Because when more and more brands enter the market, you end up with a crisis of quality. Your product just isn't special anymore. Yes, you can continue to build brand value, but that will only get you so far.
He rigorously shows that KNOWING the future and predicting what will happen in any complex system involving people - an economy, a market or even the dynamics of a local supermarket price war - is doomed to failure. There are just too many variables.
The only route to continued success, survival even, is continuous innovation.
Ahead of the curve.
Writing the future, not waiting for it.
In other words, doing nothing guarantees nothing but failure.
Look at the way Apple's star is on the wane. They have a long way to fall of course, but they haven't lost share because of lack of distinctiveness of brand value.
They're run out of innovation. While Samsung have launched a credible alternative with the the Galaxy. While others have successfully launched mid-priced mini-tablets.
While they've started to rely on incremental improvements rather than great leaps.
Look at Yahoo, or Microsoft. Both got caught out by doing nothing about social before it was too late.
First Direct were a barnstorming success when they were first to market with telephone banking, but didn't innovate with online banking and now with phones and social, franky, they're behind the curve.
Yep, eventually, you have to innovate in the actual business of what you do, not just what you tell people about it.

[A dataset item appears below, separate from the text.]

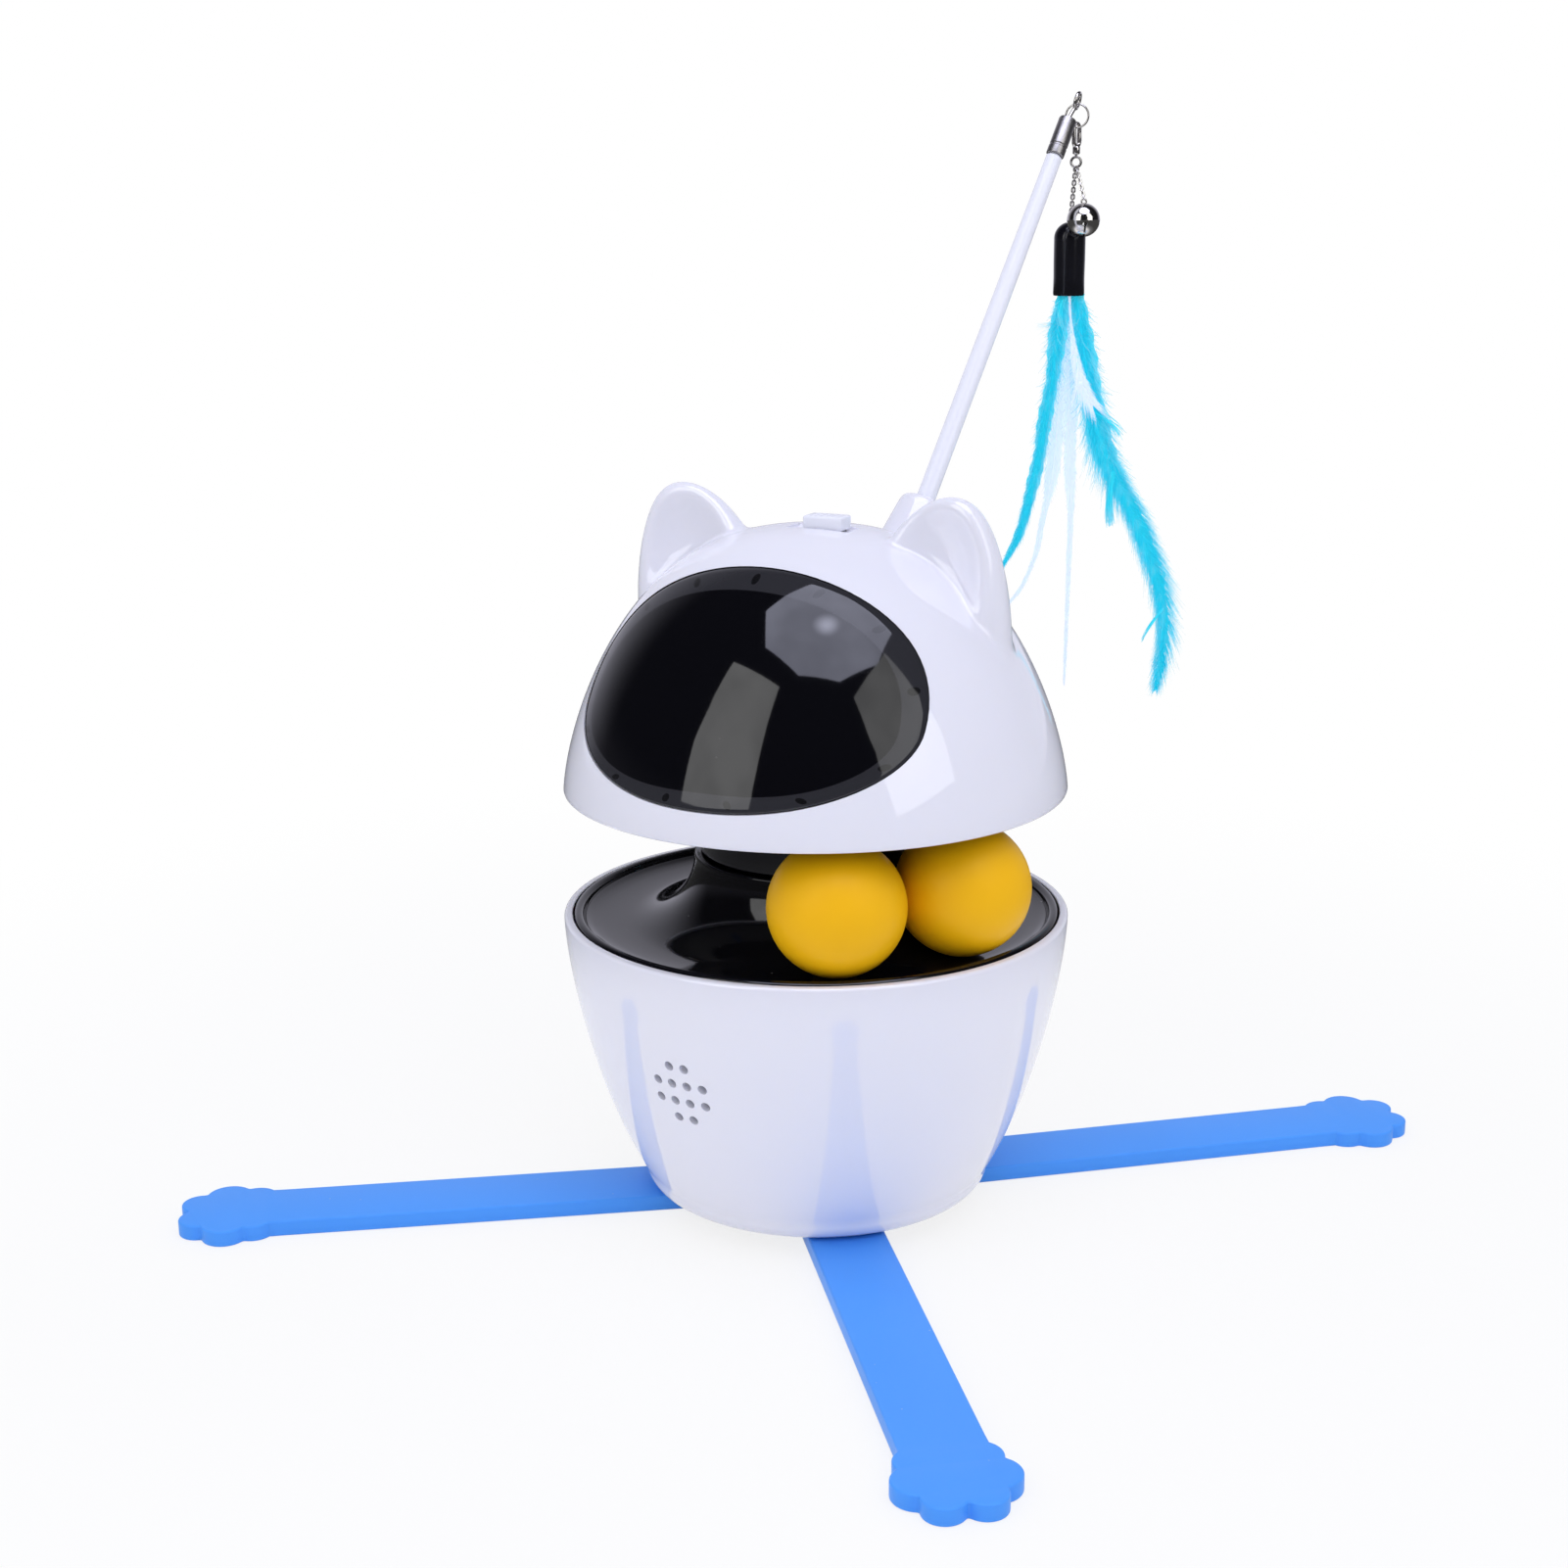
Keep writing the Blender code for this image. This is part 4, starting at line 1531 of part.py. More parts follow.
def make_head():
    """Everything that turns with the head, on its empties."""
    head_axis = joint_axis("head_axis", (0.0, 0.0, HEAD_Z))
    make_head_shell()
    make_visor()
    make_visor_retainer()
    make_head_base()
    make_head_shaft()
    low = head_base_levels()[0] - SEAT_GAP - SCREW_HEAD_HEIGHT
    for index, angle in enumerate(HEAD_POST_ANGLES):
        make_screw(f"head_screw_{index + 1}", low, polar(HEAD_POST_CIRCLE, angle - 90.0), FACE)
    make_switch()
    make_laser()
    for name in ("head_shell", "visor", "visor_retainer", "head_base", "head_shaft", "head_gear", "switch_board",
                 "laser_bracket", "tilt_motor", "head_screw_1", "head_screw_2", "head_screw_3"):
        hang(bpy.data.objects[name], head_axis)
    knob_axis = joint_axis("switch_axis", FACE @ Vector((SWITCH_X, 0.0, switch_floor())), head_axis)
    hang(bpy.data.objects["switch_knob"], knob_axis)
    tilt_axis = joint_axis("tilt_axis", FACE @ Vector(LASER_PIVOT), head_axis)
    hang(bpy.data.objects["laser_cradle"], tilt_axis)
    hang(bpy.data.objects["laser_module"], tilt_axis)
    pinion_y, pinion_z = tilt_pinion_place()
    pinion_axis = joint_axis("tilt_pinion_axis", FACE @ Vector((0.0, pinion_y, pinion_z)), head_axis)
    hang(bpy.data.objects["tilt_pinion"], pinion_axis)
    return head_axis


def make_wand_and_lure(head_axis):
    """Wand in its socket, and the hanging lure with an empty at each joint."""
    make_wand()
    levels = lure_levels()
    make_split_ring(levels)
    make_clasp(levels)
    make_swivel(levels)
    make_lure(levels)
    wand_axis = joint_axis("wand_axis", wand_frame().translation, head_axis)
    ring_axis = joint_axis("ring_axis", levels["pivot"], wand_axis)
    clasp_axis = joint_axis("clasp_axis", levels["ring_foot"], ring_axis)
    swivel_axis = joint_axis("swivel_axis", levels["swivel"], clasp_axis)
    bell_axis = joint_axis("bell_axis", levels["foot"], swivel_axis)
    groups = {wand_axis: ("wand_rod", "wand_ferrule", "wand_eye"), ring_axis: ("split_ring",),
              clasp_axis: ("clasp",), bell_axis: ("chain_bell", "bell"),
              swivel_axis: ("swivel_ring", "chain_sleeve", "feather_sleeve", *FEATHER_SHARES)}
    for axis, names in groups.items():
        for name in names:
            hang(bpy.data.objects[name], axis)


def main():
    """Build the whole toy."""
    clear_scene()
    make_lower_half()
    make_drive_gears()
    head_axis = make_head()
    make_wand_and_lure(head_axis)
    idler_axis = joint_axis("idler_axis", (*idler_place(), HEAD_GEAR_Z))
    hang(bpy.data.objects["idler_gear"], idler_axis)
    motor_axis = joint_axis("motor_axis", (*motor_place(), BIG_IDLER_Z))
    hang(bpy.data.objects["drive_pinion"], motor_axis)
    for name in BALL_NAMES:
        make_ball(name)
        hang(bpy.data.objects[name], joint_axis(name + "_axis", (0.0, 0.0, TRACK_BOTTOM_Z)))


main()
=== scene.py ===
"""Automatic cat toy: ball track in a bowl, turning head with ears and visor, feather wand and silicone straps."""

import math

import bpy
import numpy as np
from mathutils import Matrix, Vector


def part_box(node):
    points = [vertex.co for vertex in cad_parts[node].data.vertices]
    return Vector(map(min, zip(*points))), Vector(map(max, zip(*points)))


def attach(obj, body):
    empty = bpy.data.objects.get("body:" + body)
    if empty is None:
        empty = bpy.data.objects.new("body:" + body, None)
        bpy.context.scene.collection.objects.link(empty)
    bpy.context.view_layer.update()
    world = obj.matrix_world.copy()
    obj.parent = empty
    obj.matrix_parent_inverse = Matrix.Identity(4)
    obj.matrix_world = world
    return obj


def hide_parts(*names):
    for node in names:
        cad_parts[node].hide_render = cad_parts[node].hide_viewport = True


bl_info = {
    "name": "Automatic cat toy",
    "version": (1, 0, 0),
    "blender": (4, 5, 0),
    "location": "View3D > Sidebar > Cat toy",
    "description": "Dresses the packed model of an automatic cat toy with finished pieces, finishes and a studio",
    "category": "Object",
}

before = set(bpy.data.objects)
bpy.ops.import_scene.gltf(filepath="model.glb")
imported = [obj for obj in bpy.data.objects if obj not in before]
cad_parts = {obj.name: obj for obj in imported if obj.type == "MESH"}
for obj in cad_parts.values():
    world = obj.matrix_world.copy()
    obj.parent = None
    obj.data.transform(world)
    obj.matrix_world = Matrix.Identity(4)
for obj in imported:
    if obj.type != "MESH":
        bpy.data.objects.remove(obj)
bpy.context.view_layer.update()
MM = 0.001
FINISHES = {}


# Properties


def length(name, description, default):
    """Property for a size in metres."""
    return bpy.props.FloatProperty(name=name, description=description, default=default, min=0.0,
                                   unit="LENGTH", subtype="DISTANCE", precision=5)


def amount(name, description, default):
    """Property for a plain number."""
    return bpy.props.FloatProperty(name=name, description=description, default=default, min=0.0, max=10.0)


def angle(name, description, default):
    """Property for an angle given in degrees."""
    return bpy.props.FloatProperty(name=name, description=description, default=math.radians(default),
                                   unit="ROTATION", subtype="ANGLE")


def colour(name, description, default):
    """Property for a linear colour."""
    return bpy.props.FloatVectorProperty(name=name, description=description, default=default, size=3,
                                         min=0.0, max=1.0, subtype="COLOR")


class CatToyBaseSizes(bpy.types.PropertyGroup):
    """Sizes of the bowl, the track, the balls and the straps."""

    bowl_radius: length("Bowl radius", "Outer radius at the widest place", 0.0640)
    bowl_wide_z: length("Widest height", "Height of the widest place above the floor", 0.0767)
    bowl_drop: length("Bowl drop", "Height over which the bowl's curve would close", 0.0959)
    bowl_wall: length("Bowl wall", "Thickness of the moulded bowl", 0.0022)
    foot_z: length("Foot height", "Height of the bowl's foot, on the straps", 0.00445)
    foot_round: length("Foot rounding", "Radius of the bowl's lower edge", 0.0050)
    track_radius: length("Track radius", "Radius of the balls' circle", 0.0479)
    track_low: length("Track floor", "Height of the track's lowest line", 0.0751)
    track_arc: length("Flare radius", "Radius of the curve from the track up to the neck", 0.0172)
    lip_radius: length("Lip radius", "Outer radius of the tray's bead", 0.0616)
    lip_width: length("Lip width", "Width of the tray's bead", 0.0026)
    lip_top: length("Lip height", "Top of the tray's bead", 0.0781)
    hole_radius: length("Speaker hole", "Radius of a speaker hole", 0.00125)
    hole_pitch_x: length("Hole pitch across", "Spacing of the holes in a row", 0.00435)
    hole_pitch_z: length("Hole pitch up", "Spacing of the rows", 0.0049)
    strap_width: length("Strap width", "Width of a silicone strap", 0.0194)
    strap_thickness: length("Strap thickness", "Thickness of a silicone strap", 0.00415)
    strap_edge: length("Strap edge", "Rounding of a strap's edges", 0.0007)
    paw_size: length("Paw size", "Size of the paw at a strap's tip", 0.0260)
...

That's where planning really gets interesting, when you're able to help innovate the business, even advise that RATHER than comms.
Helping clients n new markets see that today's game changer is tomorrow's has-been, and helping them build the innovation pipeline and make the business case for it.
Or helping clients in mature markets see that perhaps the problem isn't 'brand' or 'advertising' it's that the product just isn't special enough to justify the price position - or they're in a market that's doomed to fail.
Imagine if someone had told HMV they needed to build an MP3 offering before Apple launched Itunes?
Now, look at all all that waffle from one, badly drawn little diagram. Imagine talking a client through this stuff as you draw it up.